The Star calculated that a customer using 350kWh a month would pay slightly more on the City Power tariffs, and for 500kWh the bills would be about the same.
At 600kWh, Nersa’s tariff would charge R482, City Power’s charge would be R447 calculated on Nersa’s method, but on City Power’s tariff, on the utility’s method of running that tariff, the bill would be R569.
There is no indication that an alternative method of IBT billing by City Power was raised in this application.
2012: The decision for City Power’s prices from July this year lists a single flat charge for each of the Lifeline tariffs.
The domestic prepaid tariff lists two blocks, starting at 500kWh.

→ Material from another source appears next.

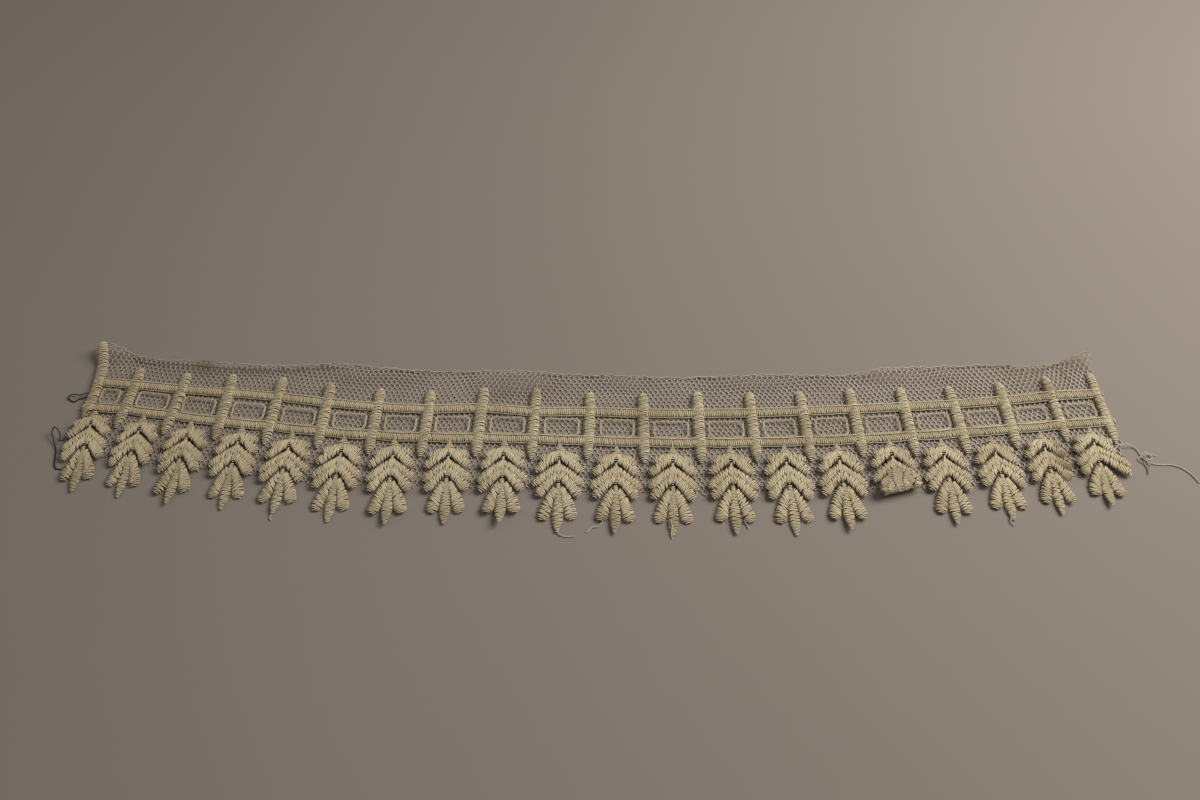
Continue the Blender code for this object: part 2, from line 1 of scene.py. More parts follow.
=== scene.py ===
# %% [markdown]
# # Embroidered lace trim
#
# The real trim is a strip of cotton net. A machine has stitched two long rails on it, pickets that
# cross them, a small corded window between each two pickets, and a hanging row of satin leaves.
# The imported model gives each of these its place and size. This lesson gives them their threads.
#
# The first cell loads that model. Nothing in it is moved: each new piece is made where its solid lies.

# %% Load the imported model
from collections import namedtuple
from math import cos, hypot, pi, sin, sqrt, tau

import bpy
import numpy as np
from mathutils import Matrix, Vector


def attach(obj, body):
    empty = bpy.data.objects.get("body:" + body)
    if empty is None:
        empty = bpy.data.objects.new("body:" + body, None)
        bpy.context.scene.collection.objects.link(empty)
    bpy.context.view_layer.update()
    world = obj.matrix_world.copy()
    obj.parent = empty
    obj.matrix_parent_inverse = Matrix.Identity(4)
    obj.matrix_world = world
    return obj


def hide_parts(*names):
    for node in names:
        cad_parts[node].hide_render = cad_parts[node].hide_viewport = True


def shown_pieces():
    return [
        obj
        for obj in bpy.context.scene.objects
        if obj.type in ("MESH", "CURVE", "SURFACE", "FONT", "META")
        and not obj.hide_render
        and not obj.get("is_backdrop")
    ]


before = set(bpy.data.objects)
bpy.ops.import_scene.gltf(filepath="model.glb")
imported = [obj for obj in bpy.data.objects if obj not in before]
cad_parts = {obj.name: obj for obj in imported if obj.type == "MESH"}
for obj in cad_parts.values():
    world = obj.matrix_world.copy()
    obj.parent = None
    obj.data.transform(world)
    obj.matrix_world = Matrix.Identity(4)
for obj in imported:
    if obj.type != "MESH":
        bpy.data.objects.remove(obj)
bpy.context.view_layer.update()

print("solids loaded:", len(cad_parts))

# %% [markdown]
# ## The sizes of the trim
#
# Embroidery is worked from a chart, so this lesson keeps one too. Each row of PICKETS is one upright
# bar, and each row of BAYS is one window with the leaf under it. All sizes are in millimetres, and MM
# turns them into metres at the end. The rows are uneven because the real strip is old and pulled.

# %% The chart of pickets and bays
MM = 0.001
GAP = 0.3
NET_THICK = 1.0
NET_BELOW_LEAF_TOP = 18.0
RAIL_HALF = 1.3
RAIL_LIFT = 0.1
LOWER_RAIL_SAG = 0.4
PICKET_HALF = 1.65
WINDOW_CORD = 0.9
WINDOW_CORNER = 1.4
WINDOW_OFF_RAIL = 0.45
LEAF_WIDE = 15.5
LEAF_LONG = 33.0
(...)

Business prepaid is listed as a single rate.
There’s no explanation for how the charges are calculated.
What city power and Nersa say
“All tariffs as implemented by City Power are approved by Nersa,” said Nersa spokesman Charles Hlebela.
“While municipalities are [urged] to implement IBT in line with the Nersa-approved design structure and methodology, it remains a guideline that cannot be imposed on municipalities as long as it is in line with the Nersa intent in designing IBTs. The Nersa-designed IBT methodology is specifically approved as a guideline to allow for consideration that may be specific to the needs, customer profile and revenue requirements of the utility/ municipality while complying with the prescriptions as per the [Electricity Pricing Policy].
“While the City Power-designed IBT is different from the design as per the Nersa guideline, it is still in compliance with the broader principle of subsidisation at low consumption level and charging appropriately at low consumption levels while gradually reducing cross-subsidisation as consumption level increases.
“In any case, even though all customers in terms of the guideline design methodology are subsidised at low level of consumption, the same customers start to cross-subsidise themselves as soon as their consumption level exceeds the break-even point. Therefore the overall average tariff at high consumption is commensurate with the cost of serving such high consumption customers.”
City Power left it to Nersa to comment.